27 Mar 2018 James Dacey
This article first appeared in the March 2018 issue of Physics World

James Dacey reviews How To Read Water: Clues and Patterns from Puddles to the Sea by Tristan Gooley

Photograph of water
Go with the flow: Tristan Gooley’s new book looks at water from every angle. (Courtesy: Shutterstock/Willyam Bradberry)

“A buoy is as good as a barnacle,” declares Tristan Gooley in the introduction to his new book How To Read Water: Clues and Patterns from Puddles to the Sea. Gooley, who describes himself as a natural navigator, invites readers to discover a newfound sense of awe for liquid H2O by observing its interaction with the natural and man-made world. The result is a hybrid between a classic popular-science book and a practical guide to interpreting signs in nature that could aid anyone from the serious marine navigator to the casual Sunday stroller.

Gooley integrates personal anecdotes with scientific explanations and historic tales – many around natural navigation techniques of indigenous groups. For instance, we hear about the Pacific islanders who can accurately locate their whereabouts by reading ripple patterns in the sea. When waves refract around land masses, they generate ripple shadows and interference patterns, with each island creating its own unique “ripple map”. Always on the lookout to relate phenomena to everyday scenarios, Gooley invites us to witness the exact same process occurring around a stepping stone in a garden pond.

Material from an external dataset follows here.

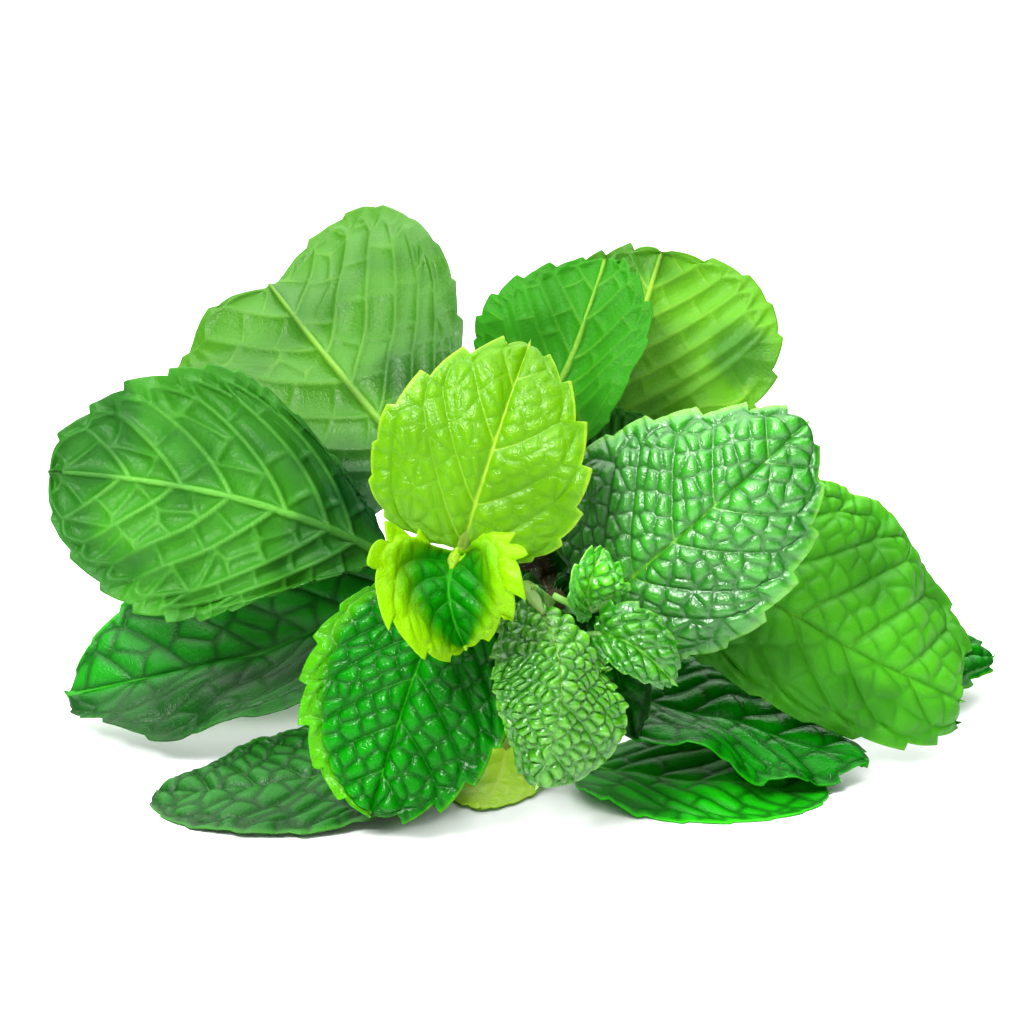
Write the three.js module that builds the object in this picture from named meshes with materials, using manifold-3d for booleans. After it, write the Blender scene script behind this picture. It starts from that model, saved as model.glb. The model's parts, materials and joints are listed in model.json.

Throughout the book Gooley frequently refers to physics and what physicists have to say on the issues, covering topics such as capillary action, eddy currents and rogue waves. But he deliberately eschews mathematical formulae in favour of descriptions, and the 20 chapters are rich in arcane language. By the end of the section on rivers and streams, you’ll know your “riffles” from your “glides” and your “pillows” from your “holes”. There’s a nostalgic pleasure in reading about geography school-textbook classics such as river thalweg and oxbow lakes, though some readers may find such well-trodden subjects to be a bit, ahem, meandering.

But it would be unfair to criticize the book for a lack of cutting-edge research; that is not Gooley’s aim. This is unashamedly an expertly curated collection of knowledge passed down over the ages. Gooley makes an impassioned argument that understanding natural patterns in nature only serves to enhance their magical qualities. With this book in your pocket and your smartphone left at home, your next amble around the local fishing lake will be overflowing with watery wonder.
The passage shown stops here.